▶ **Task objective**:
All of the data needs to be repeated exactly.

--- start of Supplied information ---

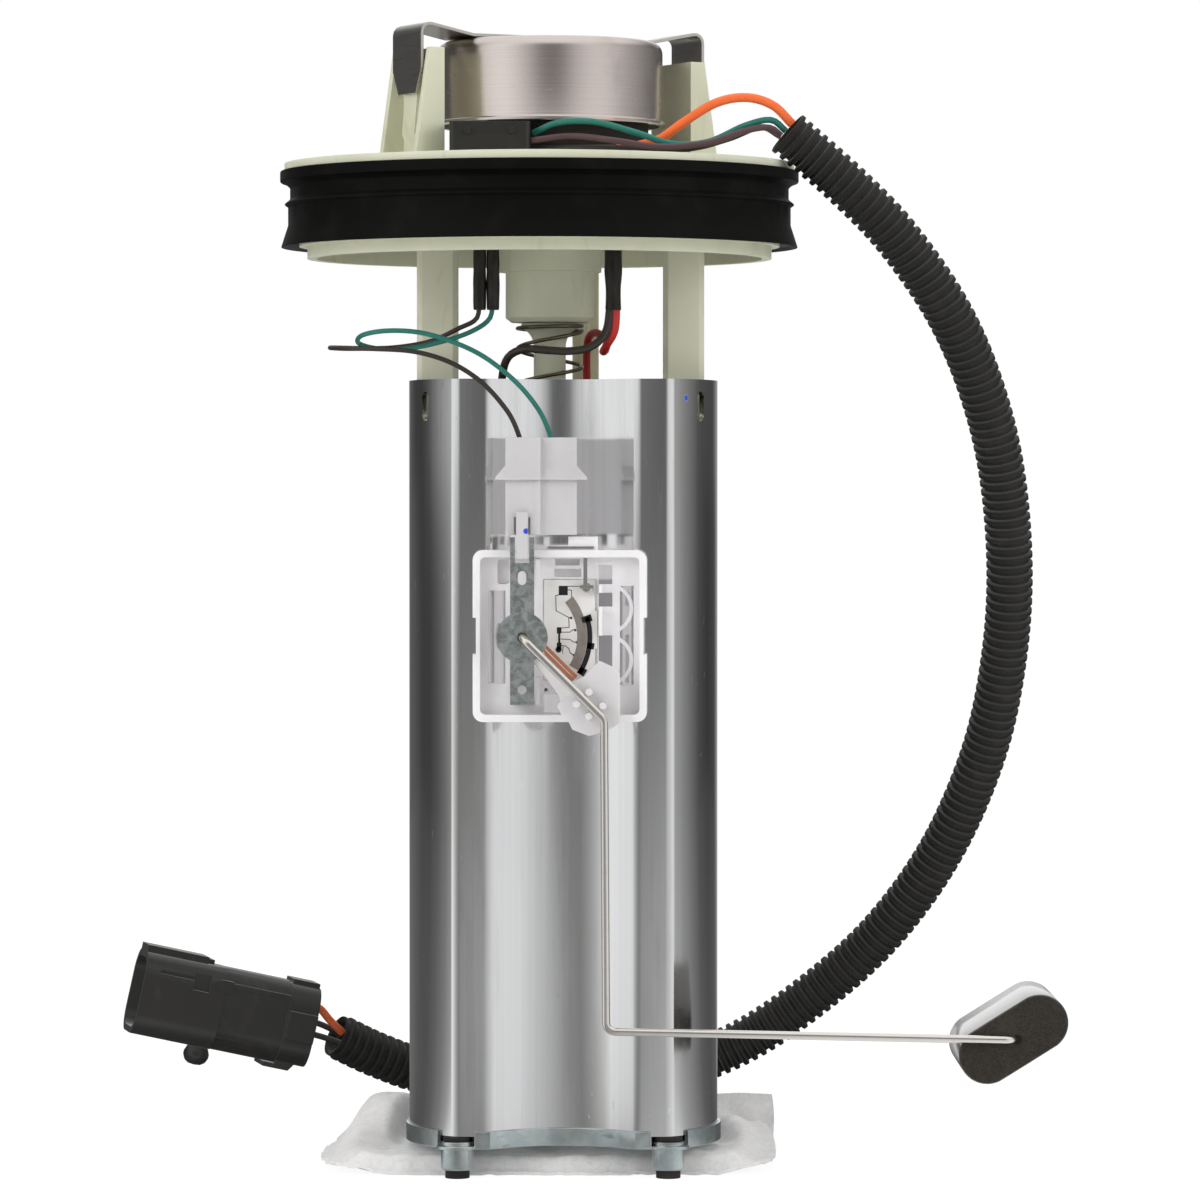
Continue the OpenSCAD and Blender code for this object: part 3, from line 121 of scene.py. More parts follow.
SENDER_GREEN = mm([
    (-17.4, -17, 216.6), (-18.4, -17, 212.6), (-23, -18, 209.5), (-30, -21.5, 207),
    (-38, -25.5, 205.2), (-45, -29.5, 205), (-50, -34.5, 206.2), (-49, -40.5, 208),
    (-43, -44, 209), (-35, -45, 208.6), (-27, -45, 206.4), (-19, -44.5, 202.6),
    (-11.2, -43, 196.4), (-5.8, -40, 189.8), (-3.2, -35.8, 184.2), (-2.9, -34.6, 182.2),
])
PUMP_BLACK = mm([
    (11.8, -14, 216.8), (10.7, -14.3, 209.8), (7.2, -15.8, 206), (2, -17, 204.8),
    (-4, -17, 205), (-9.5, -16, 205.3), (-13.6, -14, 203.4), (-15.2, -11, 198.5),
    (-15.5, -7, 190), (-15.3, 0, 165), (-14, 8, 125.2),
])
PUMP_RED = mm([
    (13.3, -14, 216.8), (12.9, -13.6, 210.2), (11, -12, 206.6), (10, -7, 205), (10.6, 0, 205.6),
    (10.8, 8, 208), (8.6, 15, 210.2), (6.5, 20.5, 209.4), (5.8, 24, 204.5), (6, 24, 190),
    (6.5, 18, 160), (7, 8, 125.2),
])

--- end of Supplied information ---

▶ **Task response**:
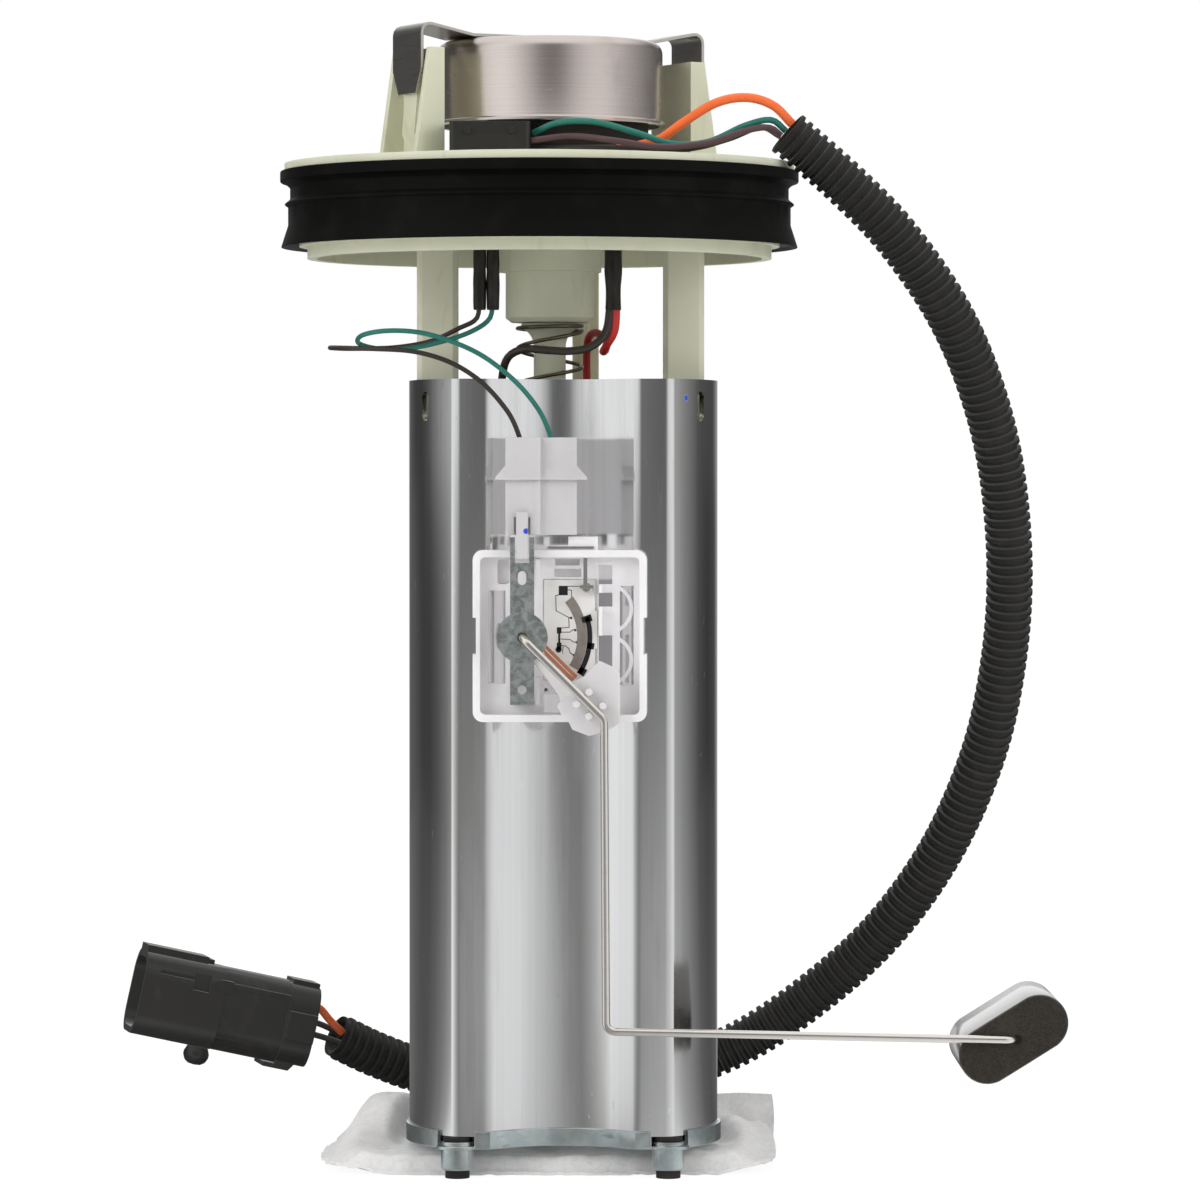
Continue the OpenSCAD and Blender code for this object: part 3, from line 121 of scene.py. More parts follow.
SENDER_GREEN = mm([
    (-17.4, -17, 216.6), (-18.4, -17, 212.6), (-23, -18, 209.5), (-30, -21.5, 207),
    (-38, -25.5, 205.2), (-45, -29.5, 205), (-50, -34.5, 206.2), (-49, -40.5, 208),
    (-43, -44, 209), (-35, -45, 208.6), (-27, -45, 206.4), (-19, -44.5, 202.6),
    (-11.2, -43, 196.4), (-5.8, -40, 189.8), (-3.2, -35.8, 184.2), (-2.9, -34.6, 182.2),
])
PUMP_BLACK = mm([
    (11.8, -14, 216.8), (10.7, -14.3, 209.8), (7.2, -15.8, 206), (2, -17, 204.8),
    (-4, -17, 205), (-9.5, -16, 205.3), (-13.6, -14, 203.4), (-15.2, -11, 198.5),
    (-15.5, -7, 190), (-15.3, 0, 165), (-14, 8, 125.2),
])
PUMP_RED = mm([
    (13.3, -14, 216.8), (12.9, -13.6, 210.2), (11, -12, 206.6), (10, -7, 205), (10.6, 0, 205.6),
    (10.8, 8, 208), (8.6, 15, 210.2), (6.5, 20.5, 209.4), (5.8, 24, 204.5), (6, 24, 190),
    (6.5, 18, 160), (7, 8, 125.2),
])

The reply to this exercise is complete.